My honest advice: treat the legal and tax process with the same seriousness as the property search itself. The lifestyle appeal of Spain is real. The investment fundamentals are strong. But the buyers who succeed long-term are those who understand the rules before they sign, not those who learn them afterwards.

— Sophie


How Property-lawyers can help you buy with confidence in Spain

Buying property in Spain as a foreign investor is straightforward when you have the right legal team behind you. Property-lawyers connects international buyers with trusted, independent English-speaking property lawyers across Spain’s most popular regions, from Marbella and Málaga to Mallorca, Ibiza, and Barcelona.

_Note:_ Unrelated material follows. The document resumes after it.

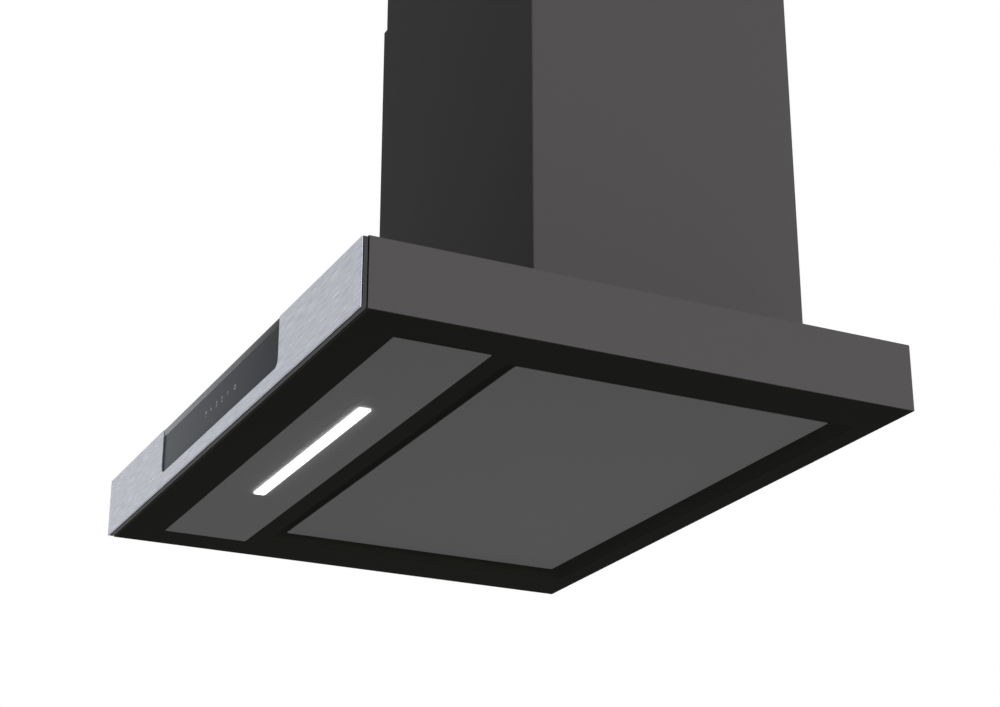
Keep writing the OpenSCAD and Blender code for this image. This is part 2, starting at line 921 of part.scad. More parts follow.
module filter_latch(side) {
    start = filter_front + latch_wall;
    grip_y = start + latch_l / 2;
    color("#2b2b2b") translate([side * filter_x, 0, 0]) {
        block([-latch_w / 2, start, latch_z],
              [latch_w / 2, start + latch_l - run_gap, latch_z + latch_h]);
        // Bolt that reaches over the shelf's edge
        block([-bolt_w / 2, filter_front - bolt_reach, latch_z], [bolt_w / 2, start, latch_z + bolt_h]);
        // Grip for a finger
        block([-bolt_w / 2, grip_y, latch_z - grip_h], [bolt_w / 2, grip_y + grip_t, latch_z]);
    }
}

module latch_left() { filter_latch(-1); }
module latch_right() { filter_latch(1); }

// Blower

module blower_box() {
    half = box_w / 2;
    z0 = canopy_h;
    z1 = box_top;
    color("#a2a5a6") difference() {
        union() {
            difference() {
                block([-half, box_front, z0], [half, box_back, z1]);
                block([box_t - half, box_front + box_t, z0 - over],
                      [half - box_t, box_back - box_t, z1 - box_t]);
            }
            // Feet on the canopy
            both_sides() block([half, box_front + box_foot, z0],
                               [half + box_foot, box_back - frame_foot, z0 + box_t]);
        }
        // Step over the rear frame's foot
        block([-half - over, box_back - frame_foot, z0 - over],
              [half + over, box_back + over, z0 + frame_t]);
        // Blower outlet
        translate([0, axis_y, z1 - box_t - over])
            block([-scroll_half, neck_in, 0], [scroll_half, neck_out, box_t + 2 * over]);
    }
}

// Filled outline of the spiral, grown by a wall. The arcs of its four quarters
// have their centres at the corners of a small square and meet without a kink.
module volute(wall) {
    g = volute_growth / 2;
    arcs = [[-g, g, volute_r], [-g, -g, volute_in], [g, -g, volute_low], [g, g, volute_out]];
    for (k = [0:3])
        translate([arcs[k].x, arcs[k].y]) intersection() {
            circle(arcs[k].z + wall);
            rotate(90 * k) square(arcs[k].z + wall + over);
        }
    square(2 * g, center = true);
    translate([neck_in - wall, 0]) square([neck_out - neck_in + 2 * wall, neck_top]);
}

module scroll_half_shell() {
    side = scroll_half + volute_t;
    translate([0, axis_y, axis_z]) {
        // Spiral wall
        along_x(0, scroll_half) difference() {
            volute(volute_t);
            difference() {
                volute(0);
                translate([neck_in, neck_top]) square([neck_out - neck_in, over]);
            }
        }
        // Side wall with its inlet
        along_x(scroll_half, side) difference() {
            volute(volute_t);
            circle(inlet_r);
        }
        // Rolled lip of the inlet
        translate([side, 0, 0]) rotate([0, 90, 0]) rotate_extrude()
            translate([inlet_r + inlet_lip, 0]) intersection() {
                difference() {
                    circle(inlet_lip);
                    circle(inlet_lip - volute_t);
                }
                translate([-inlet_lip, 0]) square(inlet_lip);
            }
        // Flange under the top of the box
        block([0, neck_out + volute_t, neck_top - volute_t], [side, neck_out + neck_flange / 2, neck_top]);
        block([side, neck_in, neck_top - volute_t], [side + neck_flange, neck_out, neck_top]);
    }
}

module scroll_right() {
    color("#3a3c3e") scroll_half_shell();
}

module scroll_left() {
    color("#3a3c3e") mirror([1, 0, 0]) scroll_half_shell();
}

// One forward-curved blade, bowed between the wheel's inner and outer circles
module blade_outline() {
    middle = wheel_r - blade_l / 2;
    sag = sqrt(pow(blade_bow_r, 2) - pow(blade_l / 2, 2));
    translate([middle, 0]) rotate(-blade_tilt) intersection() {
        translate([0, -sag]) difference() {
            circle(blade_bow_r + blade_t / 2, $fn = blade_fn);
            circle(blade_bow_r - blade_t / 2, $fn = blade_fn);
        }
        translate([-blade_l / 2, -blade_t]) square(blade_l);
    }
}

module blower_wheel() {
    reach = wheel_w / 2 - ring_t / 2;
    color("#4a4d50") translate([0, axis_y, axis_z]) {
        difference() {
            union() {
                along_x(-reach, reach)
                    for (k = [0:blade_count - 1]) rotate(k * 360 / blade_count) blade_outline();
                // End rings
                for (side = [-1, 1])
                    translate([side * (wheel_w - ring_t) / 2, 0, 0]) rotate([0, 90, 0]) difference() {
                        cylinder(h = ring_t, r = wheel_r + ring_out, center = true);
                        cylinder(h = ring_t + over, r = wheel_r - blade_l, center = true);
                    }
                // Disc and hub
                rotate([0, 90, 0]) cylinder(h = disc_t, r = wheel_r - ring_t, center = true);
                rotate([0, 90, 0]) cylinder(h = hub_l, r = hub_r, center = true);
            }
            rotate([0, 90, 0]) cylinder(h = hub_l + over, r = shaft_r, center = true);
        }
    }
}

module wheel_shaft() {
    color("#c2c4c6") translate([shaft_out, axis_y, axis_z]) rotate([0, 90, 0])
        cylinder(h = shaft_in - shaft_out, r = shaft_r);
}

module motor_rotor() {
    color("#8d8f92") translate([motor_in - shield_l - motor_stack, axis_y, axis_z])
        rotate([0, 90, 0]) difference() {
            cylinder(h = motor_stack, r = rotor_r);
            translate([0, 0, -over]) cylinder(h = motor_stack + 2 * over, r = shaft_r);
        }
}

// One end shield: a cup with cooling slots and a bearing seat, open towards +X
module end_shield() {
    rotate([0, 90, 0]) difference() {
        union() {
            difference() {
                cylinder(h = shield_l, r = motor_r);
                translate([0, 0, shield_t]) cylinder(h = shield_l, r = motor_r - shield_t);
            }
            cylinder(h = bearing_l + shield_t, r = bearing_r + shield_t);
        }
        translate([0, 0, -over]) cylinder(h = bearing_l + over, r = bearing_r);
        translate([0, 0, -over]) cylinder(h = shield_l, r = shaft_r + 2 * air_gap);
        for (k = [0:cooling_slot_count - 1])
            rotate(k * 360 / cooling_slot_count)
                translate([(motor_r + bearing_r) / 2 + shield_t, 0, shield_t / 2])
                    cube([cooling_slot_l, shield_t, shield_t + over], center = true);
    }
}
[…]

https://property-lawyers.com

Every lawyer in the Property-lawyers directory specialises in foreign buyer transactions. They handle due diligence, title checks, contract review, tax registration, and notary coordination. If you are considering investing in Mallorca’s property market or any other Spanish region, the right legal adviser makes the difference between a smooth purchase and a costly dispute. Use Property-lawyers to find a specialist who understands your situation, speaks your language, and knows the local market inside out.


FAQ

Do foreigners have the right to buy property in Spain?

Yes. Foreign nationals can buy and own property in Spain with almost identical rights to Spanish citizens. The only exceptions are certain military or strategic zones where government authorisation is required.

What is an NIE number and why do I need one?

An NIE is Spain’s tax identification number for foreigners. Every property purchase, tax payment, and Spanish bank account requires one. Apply at least 2–6 weeks before you plan to sign any contract.

How much tax do I pay when buying property in Spain?

Resale properties attract ITP (transfer tax) at 6–10% depending on the region. New builds attract IVA at 10% plus AJD stamp duty. Total purchase costs typically run 10–15% above the agreed price.

Do non-residents have to file tax returns in Spain?

Yes. Non-resident property owners must file Modelo 210 annually to declare either imputed income on empty properties or actual rental income. Rates are 19% for EU/EEA residents and 24% for non-EU owners.

Can I get Spanish residency by buying property?

No. Spain abolished its property-linked Golden Visa in april 2025. Property ownership and residency rights are now entirely separate. Buyers seeking the right to live in Spain must apply through a separate visa route.